▶ **DATA EXCERPT**

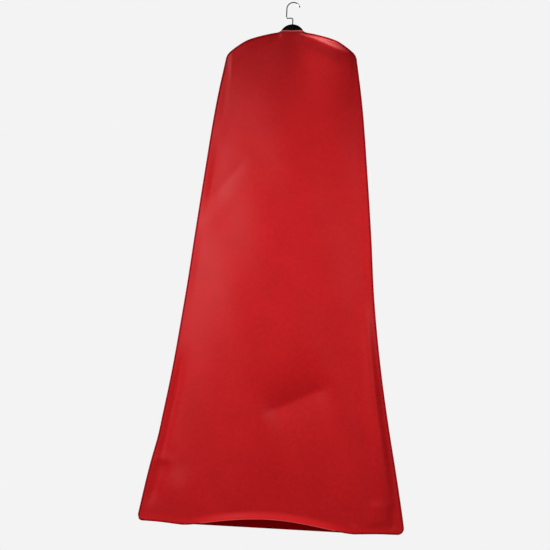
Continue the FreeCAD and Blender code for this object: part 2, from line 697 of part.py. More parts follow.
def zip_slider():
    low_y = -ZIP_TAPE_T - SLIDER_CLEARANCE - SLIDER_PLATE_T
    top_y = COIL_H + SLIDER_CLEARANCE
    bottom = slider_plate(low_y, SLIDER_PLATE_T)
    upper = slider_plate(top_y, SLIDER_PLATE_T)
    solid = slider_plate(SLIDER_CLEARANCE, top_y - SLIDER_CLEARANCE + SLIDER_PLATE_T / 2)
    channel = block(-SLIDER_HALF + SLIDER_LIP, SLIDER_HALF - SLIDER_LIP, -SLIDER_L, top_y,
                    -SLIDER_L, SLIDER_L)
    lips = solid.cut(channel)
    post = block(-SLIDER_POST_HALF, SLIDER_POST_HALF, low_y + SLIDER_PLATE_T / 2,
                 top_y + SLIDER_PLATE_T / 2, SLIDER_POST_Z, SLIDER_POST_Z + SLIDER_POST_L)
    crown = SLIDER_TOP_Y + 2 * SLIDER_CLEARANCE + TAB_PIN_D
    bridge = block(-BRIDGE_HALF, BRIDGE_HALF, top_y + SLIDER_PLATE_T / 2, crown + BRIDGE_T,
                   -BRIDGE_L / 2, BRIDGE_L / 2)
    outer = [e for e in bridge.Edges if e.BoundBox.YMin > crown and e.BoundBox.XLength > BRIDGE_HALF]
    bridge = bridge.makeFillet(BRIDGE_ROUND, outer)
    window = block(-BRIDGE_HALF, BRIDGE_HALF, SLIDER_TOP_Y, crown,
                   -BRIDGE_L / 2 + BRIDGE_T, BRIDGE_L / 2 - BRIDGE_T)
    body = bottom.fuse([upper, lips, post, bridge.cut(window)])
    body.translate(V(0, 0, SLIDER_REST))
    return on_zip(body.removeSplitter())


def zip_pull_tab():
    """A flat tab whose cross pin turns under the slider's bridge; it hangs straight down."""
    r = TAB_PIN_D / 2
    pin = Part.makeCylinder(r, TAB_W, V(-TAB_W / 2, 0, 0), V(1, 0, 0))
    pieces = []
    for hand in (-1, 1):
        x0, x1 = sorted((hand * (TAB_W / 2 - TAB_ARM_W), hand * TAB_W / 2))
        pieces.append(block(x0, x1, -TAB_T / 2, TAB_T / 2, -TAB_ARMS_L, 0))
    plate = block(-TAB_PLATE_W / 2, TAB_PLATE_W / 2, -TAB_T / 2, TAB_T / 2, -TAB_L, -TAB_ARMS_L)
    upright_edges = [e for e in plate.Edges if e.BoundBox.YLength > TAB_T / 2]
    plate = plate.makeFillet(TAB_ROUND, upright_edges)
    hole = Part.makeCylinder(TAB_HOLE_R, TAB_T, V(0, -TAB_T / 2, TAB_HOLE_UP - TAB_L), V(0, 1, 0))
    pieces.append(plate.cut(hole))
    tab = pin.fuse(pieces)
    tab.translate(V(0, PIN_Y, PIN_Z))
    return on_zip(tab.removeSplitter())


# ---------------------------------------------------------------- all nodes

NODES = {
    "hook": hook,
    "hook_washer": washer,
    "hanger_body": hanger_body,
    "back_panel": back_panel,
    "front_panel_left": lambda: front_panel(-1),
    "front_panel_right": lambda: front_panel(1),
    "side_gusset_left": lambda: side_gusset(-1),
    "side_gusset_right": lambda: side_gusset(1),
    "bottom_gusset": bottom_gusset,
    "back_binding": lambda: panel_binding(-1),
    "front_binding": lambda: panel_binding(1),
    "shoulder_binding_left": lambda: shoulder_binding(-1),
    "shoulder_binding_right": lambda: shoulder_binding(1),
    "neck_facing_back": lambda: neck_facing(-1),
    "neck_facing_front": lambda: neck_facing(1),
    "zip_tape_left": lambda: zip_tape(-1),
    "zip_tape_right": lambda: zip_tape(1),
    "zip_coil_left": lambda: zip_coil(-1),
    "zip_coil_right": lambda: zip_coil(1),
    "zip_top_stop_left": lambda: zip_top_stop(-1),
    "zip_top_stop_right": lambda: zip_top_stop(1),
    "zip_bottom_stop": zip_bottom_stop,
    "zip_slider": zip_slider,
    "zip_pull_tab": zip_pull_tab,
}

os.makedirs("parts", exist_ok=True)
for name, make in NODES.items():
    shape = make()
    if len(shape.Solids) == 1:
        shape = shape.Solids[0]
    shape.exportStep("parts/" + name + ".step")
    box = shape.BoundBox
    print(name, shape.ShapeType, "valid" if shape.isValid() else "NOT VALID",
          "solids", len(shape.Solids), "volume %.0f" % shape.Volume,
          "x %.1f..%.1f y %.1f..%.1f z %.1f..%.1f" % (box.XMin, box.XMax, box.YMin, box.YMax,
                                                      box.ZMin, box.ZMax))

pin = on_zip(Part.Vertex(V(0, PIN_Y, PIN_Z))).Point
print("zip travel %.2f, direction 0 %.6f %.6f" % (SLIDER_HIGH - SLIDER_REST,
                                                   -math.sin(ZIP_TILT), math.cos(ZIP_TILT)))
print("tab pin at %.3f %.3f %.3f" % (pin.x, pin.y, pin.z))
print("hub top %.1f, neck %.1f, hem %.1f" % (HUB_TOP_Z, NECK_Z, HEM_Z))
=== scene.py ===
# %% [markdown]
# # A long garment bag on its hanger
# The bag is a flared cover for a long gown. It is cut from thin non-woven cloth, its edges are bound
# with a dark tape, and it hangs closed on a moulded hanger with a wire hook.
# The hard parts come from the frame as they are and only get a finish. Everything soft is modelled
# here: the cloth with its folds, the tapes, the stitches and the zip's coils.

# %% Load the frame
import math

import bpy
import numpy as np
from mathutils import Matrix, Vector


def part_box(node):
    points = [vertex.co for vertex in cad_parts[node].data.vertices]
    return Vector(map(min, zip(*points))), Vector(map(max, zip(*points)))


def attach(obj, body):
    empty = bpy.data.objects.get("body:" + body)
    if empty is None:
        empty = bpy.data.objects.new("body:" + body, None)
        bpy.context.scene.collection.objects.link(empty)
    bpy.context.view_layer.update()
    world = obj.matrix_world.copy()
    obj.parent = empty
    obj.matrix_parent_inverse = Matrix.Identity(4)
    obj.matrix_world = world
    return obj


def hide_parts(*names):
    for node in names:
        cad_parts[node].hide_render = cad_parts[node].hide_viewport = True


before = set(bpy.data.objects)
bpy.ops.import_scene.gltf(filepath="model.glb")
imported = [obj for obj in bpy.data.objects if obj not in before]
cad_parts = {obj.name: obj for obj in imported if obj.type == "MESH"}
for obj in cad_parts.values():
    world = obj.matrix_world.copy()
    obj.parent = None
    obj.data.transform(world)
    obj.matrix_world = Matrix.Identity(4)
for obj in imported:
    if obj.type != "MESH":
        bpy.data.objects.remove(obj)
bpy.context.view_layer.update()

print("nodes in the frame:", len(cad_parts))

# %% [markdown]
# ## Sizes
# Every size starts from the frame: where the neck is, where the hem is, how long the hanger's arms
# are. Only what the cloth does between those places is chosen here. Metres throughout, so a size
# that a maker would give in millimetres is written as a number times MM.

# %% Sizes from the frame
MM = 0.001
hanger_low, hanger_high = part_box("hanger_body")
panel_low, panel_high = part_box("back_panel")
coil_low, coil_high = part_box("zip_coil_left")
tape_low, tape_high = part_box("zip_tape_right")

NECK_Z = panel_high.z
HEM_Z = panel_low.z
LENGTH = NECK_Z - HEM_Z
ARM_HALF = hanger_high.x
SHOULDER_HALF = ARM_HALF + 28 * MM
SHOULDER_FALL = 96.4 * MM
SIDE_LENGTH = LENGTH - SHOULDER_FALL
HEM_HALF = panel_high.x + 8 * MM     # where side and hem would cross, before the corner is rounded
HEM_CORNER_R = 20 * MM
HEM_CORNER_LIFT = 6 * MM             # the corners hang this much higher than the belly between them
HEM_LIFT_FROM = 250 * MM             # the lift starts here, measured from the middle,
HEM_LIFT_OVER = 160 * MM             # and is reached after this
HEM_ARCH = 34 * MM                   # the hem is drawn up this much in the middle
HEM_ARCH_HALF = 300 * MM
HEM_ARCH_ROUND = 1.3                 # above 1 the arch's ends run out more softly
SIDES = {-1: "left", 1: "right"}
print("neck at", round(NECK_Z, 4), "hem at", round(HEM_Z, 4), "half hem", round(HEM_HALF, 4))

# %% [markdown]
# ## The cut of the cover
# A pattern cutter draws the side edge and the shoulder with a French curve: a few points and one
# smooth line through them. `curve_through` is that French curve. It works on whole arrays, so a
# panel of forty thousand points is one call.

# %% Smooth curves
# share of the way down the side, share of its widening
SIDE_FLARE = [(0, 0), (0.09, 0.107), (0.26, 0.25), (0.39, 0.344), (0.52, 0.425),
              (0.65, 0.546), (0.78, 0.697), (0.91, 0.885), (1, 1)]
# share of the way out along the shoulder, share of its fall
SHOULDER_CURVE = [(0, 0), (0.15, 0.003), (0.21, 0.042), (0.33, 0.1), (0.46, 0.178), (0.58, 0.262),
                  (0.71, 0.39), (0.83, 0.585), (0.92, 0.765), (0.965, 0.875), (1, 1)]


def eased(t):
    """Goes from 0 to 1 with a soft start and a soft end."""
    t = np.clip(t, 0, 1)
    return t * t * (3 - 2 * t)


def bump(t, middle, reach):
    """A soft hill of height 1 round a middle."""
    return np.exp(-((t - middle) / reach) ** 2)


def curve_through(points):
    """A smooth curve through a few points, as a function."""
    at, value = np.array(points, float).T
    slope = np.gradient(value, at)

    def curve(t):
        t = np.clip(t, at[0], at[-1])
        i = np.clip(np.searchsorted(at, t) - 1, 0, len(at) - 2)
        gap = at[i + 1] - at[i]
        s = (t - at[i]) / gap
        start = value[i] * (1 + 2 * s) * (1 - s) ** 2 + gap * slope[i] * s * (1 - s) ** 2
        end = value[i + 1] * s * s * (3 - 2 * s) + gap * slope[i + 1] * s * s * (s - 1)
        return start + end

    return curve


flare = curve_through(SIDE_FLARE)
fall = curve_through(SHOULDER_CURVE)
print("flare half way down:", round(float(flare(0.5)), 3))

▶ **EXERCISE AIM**
Quote the listing above, but only from the line that shows "pin = on_zip(Part.Vertex(V(0, PIN_Y, PIN_Z))).Point" through the line that shows "points = [vertex.co".

▶ **RESULT FOR THIS EXERCISE**
pin = on_zip(Part.Vertex(V(0, PIN_Y, PIN_Z))).Point
print("zip travel %.2f, direction 0 %.6f %.6f" % (SLIDER_HIGH - SLIDER_REST,
                                                   -math.sin(ZIP_TILT), math.cos(ZIP_TILT)))
print("tab pin at %.3f %.3f %.3f" % (pin.x, pin.y, pin.z))
print("hub top %.1f, neck %.1f, hem %.1f" % (HUB_TOP_Z, NECK_Z, HEM_Z))
=== scene.py ===
# %% [markdown]
# # A long garment bag on its hanger
# The bag is a flared cover for a long gown. It is cut from thin non-woven cloth, its edges are bound
# with a dark tape, and it hangs closed on a moulded hanger with a wire hook.
# The hard parts come from the frame as they are and only get a finish. Everything soft is modelled
# here: the cloth with its folds, the tapes, the stitches and the zip's coils.

# %% Load the frame
import math

import bpy
import numpy as np
from mathutils import Matrix, Vector


def part_box(node):
    points = [vertex.co for vertex in cad_parts[node].data.vertices]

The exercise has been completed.